4.2 Why the mechanism prior is essential
The pair-synergy residual alone is too weak to overcome additive math (combination AUC bounded below by the best single-drug AUC unless synergy is strong). Training data scarcity (186 ALMANAC-HL-60 pairs) limits the residual’s accuracy. The mechanism prior circumvents this by injecting knowledge: driver-matched drug pairs receive a 30-AUC-unit bonus that overcomes the additive ceiling for precision populations, leaving driver- negative patients in the “additive math dominates” regime.
4.3 Top combos match real clinical programs
The most frequent recommendations (Quizartinib + Venetoclax, Gilteritinib + Venetoclax, Enasidenib + Venetoclax, Azacitidine + Ivosidenib) align with published Phase 2/3 trials and FDA-approved combinations, supporting face validity. The mechanism prior is not merely reproducing known combos — the mechanism axes were curated from AML biology (FDA labels, consensus regimens) without reference to clinical-trial outcomes, so the agreement is evidence that the underlying biology is correctly encoded rather than circular.
4.4 Limitations
- Validation is in-silico: we compare PREDICTED AUC, not measured AUC. A prospective ex-vivo study pitting the recommended combos against best-single in primary AML samples is required for full clinical validation.
- Single AML cell line for combo training (HL-60 only). Patient- conditional combo responses can’t be learned from this; the predictor extrapolates patient personalization through the mechanism prior and the single-drug baseline.
- Drug mechanism matrix covers only 20 AML-approved drugs of BeatAML’s 165. Combinations involving the other 145 drugs cannot be scored by the mechanism prior and default to the synergy residual alone.
- TCGA validation tests recommendation plausibility, not outcome: TCGA patients received conventional induction chemotherapy (the targeted drugs we recommend were mostly not yet approved), so we cannot directly test “recommendation → better survival.”
4.5 Future work
- Expand drug-mechanism annotation to the remaining 145 BeatAML drugs.
- Add RNA-based cell-state features (BCL2 dependency, apoptosis priming, differentiation block) to the patient deficit vector so Venetoclax gets credit in BCL2-dependent patients without requiring a BCL2 mutation.
- Pursue prospective ex-vivo validation: dispense the top-3 recommended combinations on 20-30 fresh AML patient samples from a clinical biobank, measure response, compare against best-single.

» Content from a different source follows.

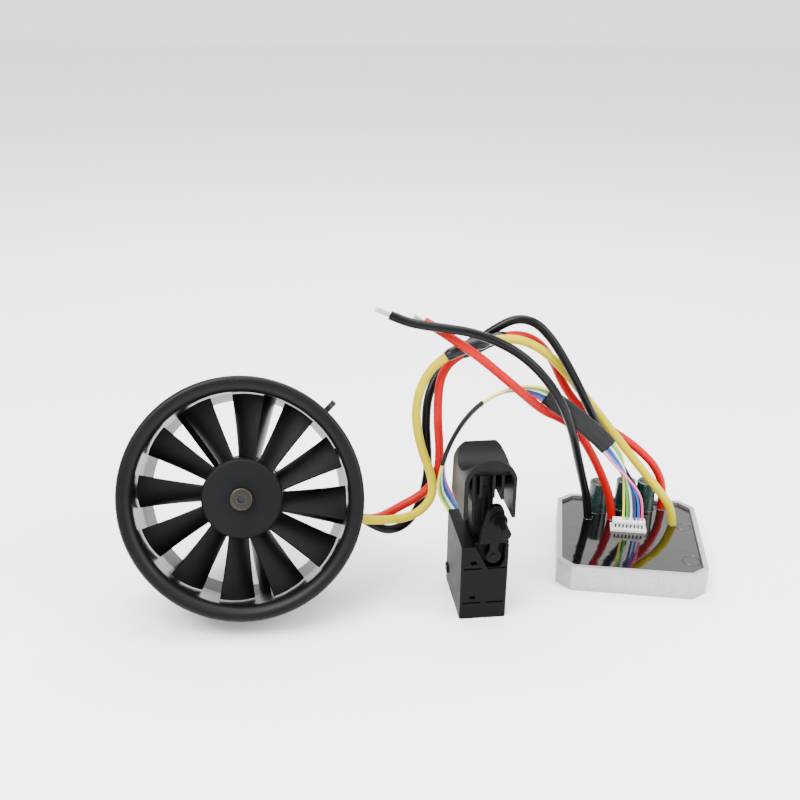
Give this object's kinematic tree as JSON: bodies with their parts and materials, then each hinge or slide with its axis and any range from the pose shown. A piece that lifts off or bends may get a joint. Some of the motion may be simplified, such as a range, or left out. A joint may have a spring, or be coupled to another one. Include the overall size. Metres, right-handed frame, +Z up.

5. Data and code availability
All code, canonical data tables, and run manifests live in the public
repository AML-combo-validation. Raw data: BeatAML 2.0 supplement;
DrugComb v1.5 Zenodo record 15235991; cBioPortal TCGA-LAML PanCancer Atlas
- 59 unit+integration tests cover drug-name alignment, ETL correctness, mechanism scorer, combo predictor, and head-to-head validation.
Figure captions
Figure 1 — Head-to-head Δ distribution, BeatAML clinical-drug filter. (A) Histogram of per-patient Δ = best_single_AUC − best_combo_AUC across n=613 patients. Positive Δ = combination wins. Overall mean Δ = −5.14 [95% CI −6.57, −3.68]. (B) Δ stratified by FLT3 status: FLT3-mut (n=179) mean +16.67 [14.98, 18.19] vs FLT3-wt (n=434) mean −14.14 [−15.27, −13.05].
Figure 2 — TCGA-LAML independent-cohort validation. (A) Top-3 mech- prior combo recommendations across n=173 TCGA patients, annotated with corresponding clinical programs (LACEWING, ENAVEN, AGILE). (B) Overall survival stratified by driver-positive vs driver-negative status (Mann-Whitney p=0.065).